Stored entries
————————

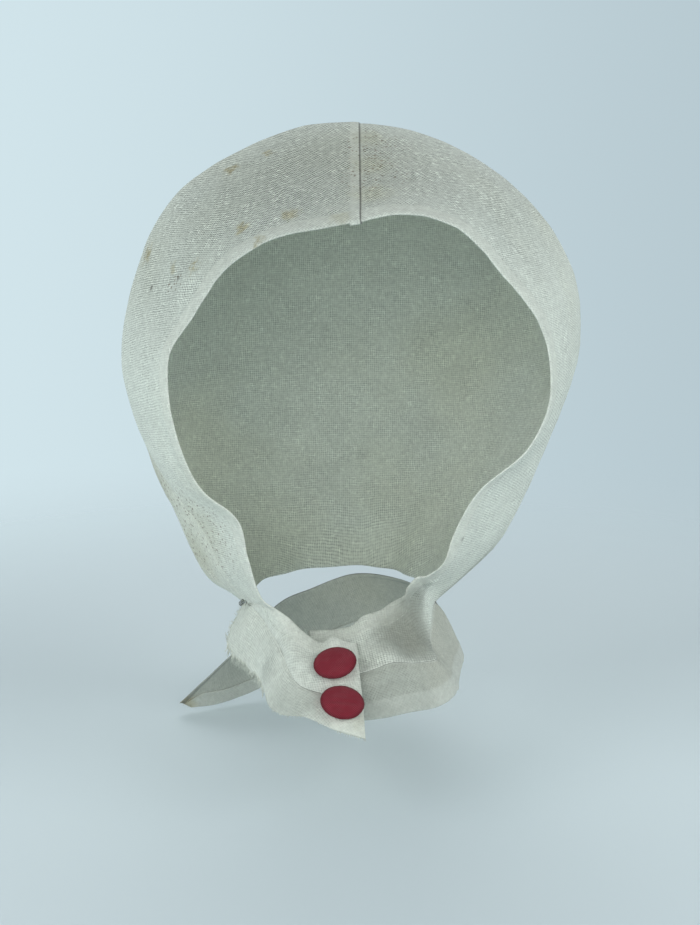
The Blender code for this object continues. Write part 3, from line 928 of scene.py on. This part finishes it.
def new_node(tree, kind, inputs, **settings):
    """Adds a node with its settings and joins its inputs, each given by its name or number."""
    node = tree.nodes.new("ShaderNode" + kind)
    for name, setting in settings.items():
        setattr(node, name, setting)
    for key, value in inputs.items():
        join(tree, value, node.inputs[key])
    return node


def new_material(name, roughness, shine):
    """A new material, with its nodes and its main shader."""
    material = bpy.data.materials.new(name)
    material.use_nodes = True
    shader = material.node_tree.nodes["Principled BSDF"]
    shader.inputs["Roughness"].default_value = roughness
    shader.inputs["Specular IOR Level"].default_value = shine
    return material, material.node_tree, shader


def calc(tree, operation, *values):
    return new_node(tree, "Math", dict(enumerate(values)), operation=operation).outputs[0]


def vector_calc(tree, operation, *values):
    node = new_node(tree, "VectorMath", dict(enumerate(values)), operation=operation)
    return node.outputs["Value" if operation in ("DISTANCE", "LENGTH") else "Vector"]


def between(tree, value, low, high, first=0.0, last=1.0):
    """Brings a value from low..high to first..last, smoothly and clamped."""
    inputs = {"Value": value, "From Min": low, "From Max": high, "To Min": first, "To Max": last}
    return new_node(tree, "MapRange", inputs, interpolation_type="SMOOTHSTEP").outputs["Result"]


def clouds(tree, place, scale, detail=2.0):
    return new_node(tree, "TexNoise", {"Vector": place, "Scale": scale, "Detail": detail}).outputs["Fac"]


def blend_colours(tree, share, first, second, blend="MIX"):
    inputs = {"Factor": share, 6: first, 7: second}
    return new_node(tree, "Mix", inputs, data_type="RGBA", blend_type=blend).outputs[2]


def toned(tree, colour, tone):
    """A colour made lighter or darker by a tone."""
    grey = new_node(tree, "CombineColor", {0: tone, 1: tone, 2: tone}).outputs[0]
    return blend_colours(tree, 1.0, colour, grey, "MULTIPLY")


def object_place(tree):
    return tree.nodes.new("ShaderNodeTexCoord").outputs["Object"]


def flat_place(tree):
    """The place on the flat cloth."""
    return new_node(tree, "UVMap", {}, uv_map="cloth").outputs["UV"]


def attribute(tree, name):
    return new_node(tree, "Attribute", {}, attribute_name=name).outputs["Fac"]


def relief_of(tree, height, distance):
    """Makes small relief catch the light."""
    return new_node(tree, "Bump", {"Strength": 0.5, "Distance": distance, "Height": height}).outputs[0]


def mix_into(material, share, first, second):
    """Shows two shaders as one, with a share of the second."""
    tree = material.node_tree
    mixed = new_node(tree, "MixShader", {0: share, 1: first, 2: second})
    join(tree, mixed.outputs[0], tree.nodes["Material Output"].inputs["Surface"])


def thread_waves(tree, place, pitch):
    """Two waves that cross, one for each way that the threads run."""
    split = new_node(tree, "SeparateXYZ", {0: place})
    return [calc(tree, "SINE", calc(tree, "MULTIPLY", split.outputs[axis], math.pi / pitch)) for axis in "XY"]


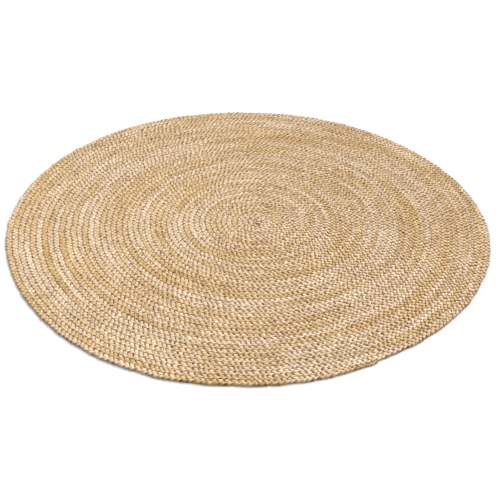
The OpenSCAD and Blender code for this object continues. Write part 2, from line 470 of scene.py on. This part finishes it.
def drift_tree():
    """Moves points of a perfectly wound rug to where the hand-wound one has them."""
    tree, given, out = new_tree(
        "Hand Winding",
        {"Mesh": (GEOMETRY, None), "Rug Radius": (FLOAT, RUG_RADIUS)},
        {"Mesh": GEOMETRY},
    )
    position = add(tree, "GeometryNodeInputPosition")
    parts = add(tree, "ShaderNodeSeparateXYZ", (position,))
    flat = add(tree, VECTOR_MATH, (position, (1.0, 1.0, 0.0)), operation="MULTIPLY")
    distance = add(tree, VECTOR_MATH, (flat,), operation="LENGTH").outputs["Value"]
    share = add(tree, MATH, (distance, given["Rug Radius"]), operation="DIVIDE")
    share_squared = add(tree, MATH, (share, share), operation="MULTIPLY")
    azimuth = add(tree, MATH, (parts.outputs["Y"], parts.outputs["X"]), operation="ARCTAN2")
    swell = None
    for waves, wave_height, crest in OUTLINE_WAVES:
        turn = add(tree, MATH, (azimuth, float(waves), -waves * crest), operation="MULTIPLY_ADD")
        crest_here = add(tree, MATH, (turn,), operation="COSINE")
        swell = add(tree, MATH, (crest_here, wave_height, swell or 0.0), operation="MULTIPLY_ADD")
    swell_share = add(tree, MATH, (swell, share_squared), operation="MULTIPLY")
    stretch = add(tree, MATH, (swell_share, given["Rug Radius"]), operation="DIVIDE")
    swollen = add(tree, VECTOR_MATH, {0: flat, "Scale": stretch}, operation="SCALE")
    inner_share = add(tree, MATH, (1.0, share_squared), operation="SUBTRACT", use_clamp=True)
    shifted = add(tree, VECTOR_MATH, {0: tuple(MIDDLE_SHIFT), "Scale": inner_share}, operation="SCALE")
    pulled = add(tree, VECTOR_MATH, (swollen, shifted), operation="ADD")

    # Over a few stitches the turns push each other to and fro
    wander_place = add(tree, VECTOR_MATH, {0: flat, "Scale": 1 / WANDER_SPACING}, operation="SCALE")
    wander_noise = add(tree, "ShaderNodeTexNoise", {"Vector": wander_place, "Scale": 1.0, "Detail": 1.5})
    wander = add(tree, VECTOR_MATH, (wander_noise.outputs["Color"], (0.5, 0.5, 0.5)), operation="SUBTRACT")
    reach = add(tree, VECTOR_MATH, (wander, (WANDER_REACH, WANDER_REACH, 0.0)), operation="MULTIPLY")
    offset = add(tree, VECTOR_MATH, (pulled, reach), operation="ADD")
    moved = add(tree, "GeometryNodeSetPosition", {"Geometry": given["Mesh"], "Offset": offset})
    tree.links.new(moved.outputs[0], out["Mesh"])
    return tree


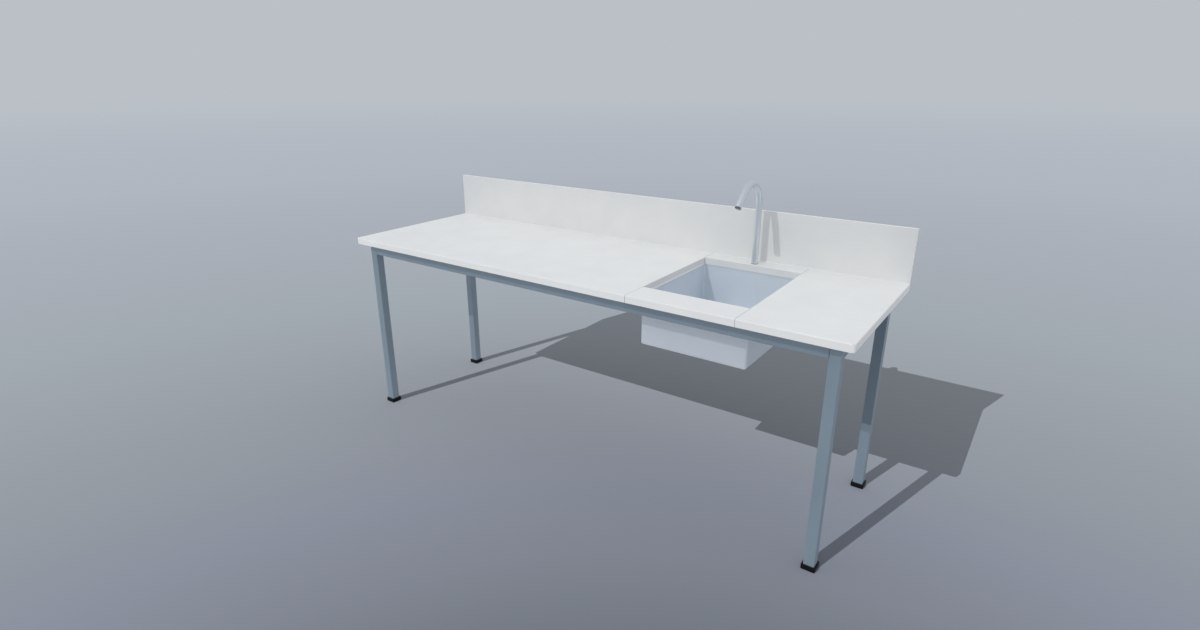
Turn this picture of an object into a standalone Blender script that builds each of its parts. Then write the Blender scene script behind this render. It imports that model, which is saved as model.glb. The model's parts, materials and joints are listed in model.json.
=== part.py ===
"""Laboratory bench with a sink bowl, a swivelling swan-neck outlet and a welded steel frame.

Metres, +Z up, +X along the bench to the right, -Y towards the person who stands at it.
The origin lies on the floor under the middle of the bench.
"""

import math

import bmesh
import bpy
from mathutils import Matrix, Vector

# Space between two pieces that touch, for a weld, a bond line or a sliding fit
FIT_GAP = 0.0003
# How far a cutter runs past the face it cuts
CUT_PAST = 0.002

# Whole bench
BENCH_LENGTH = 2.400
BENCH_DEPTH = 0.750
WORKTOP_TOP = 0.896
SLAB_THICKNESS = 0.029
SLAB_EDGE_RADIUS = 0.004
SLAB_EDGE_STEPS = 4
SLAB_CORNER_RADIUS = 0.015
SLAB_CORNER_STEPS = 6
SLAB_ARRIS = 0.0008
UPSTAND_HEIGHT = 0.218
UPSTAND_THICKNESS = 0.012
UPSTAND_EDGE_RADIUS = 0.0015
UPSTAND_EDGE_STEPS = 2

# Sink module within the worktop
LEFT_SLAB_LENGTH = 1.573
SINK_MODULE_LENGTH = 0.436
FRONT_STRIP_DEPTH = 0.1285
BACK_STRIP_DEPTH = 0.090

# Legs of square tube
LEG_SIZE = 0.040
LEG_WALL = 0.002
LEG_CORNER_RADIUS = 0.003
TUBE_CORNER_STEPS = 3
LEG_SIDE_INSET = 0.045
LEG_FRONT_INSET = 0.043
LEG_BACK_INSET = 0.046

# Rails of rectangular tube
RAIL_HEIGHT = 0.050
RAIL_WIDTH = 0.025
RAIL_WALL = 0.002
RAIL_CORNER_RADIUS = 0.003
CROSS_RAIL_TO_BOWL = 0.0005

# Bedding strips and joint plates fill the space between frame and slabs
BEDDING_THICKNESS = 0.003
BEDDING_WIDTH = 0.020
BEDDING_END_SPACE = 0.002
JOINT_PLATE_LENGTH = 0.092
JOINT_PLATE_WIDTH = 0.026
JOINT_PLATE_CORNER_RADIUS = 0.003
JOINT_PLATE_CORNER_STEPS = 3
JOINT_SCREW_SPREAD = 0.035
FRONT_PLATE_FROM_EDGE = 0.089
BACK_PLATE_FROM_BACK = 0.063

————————

* _Goal of the exercise_
Only the lines from the one with "Turn this picture" up to the one with "welded steel frame." should be repeated, both included, exactly as they appear.

* _Written answer_
Turn this picture of an object into a standalone Blender script that builds each of its parts. Then write the Blender scene script behind this render. It imports that model, which is saved as model.glb. The model's parts, materials and joints are listed in model.json.
=== part.py ===
"""Laboratory bench with a sink bowl, a swivelling swan-neck outlet and a welded steel frame.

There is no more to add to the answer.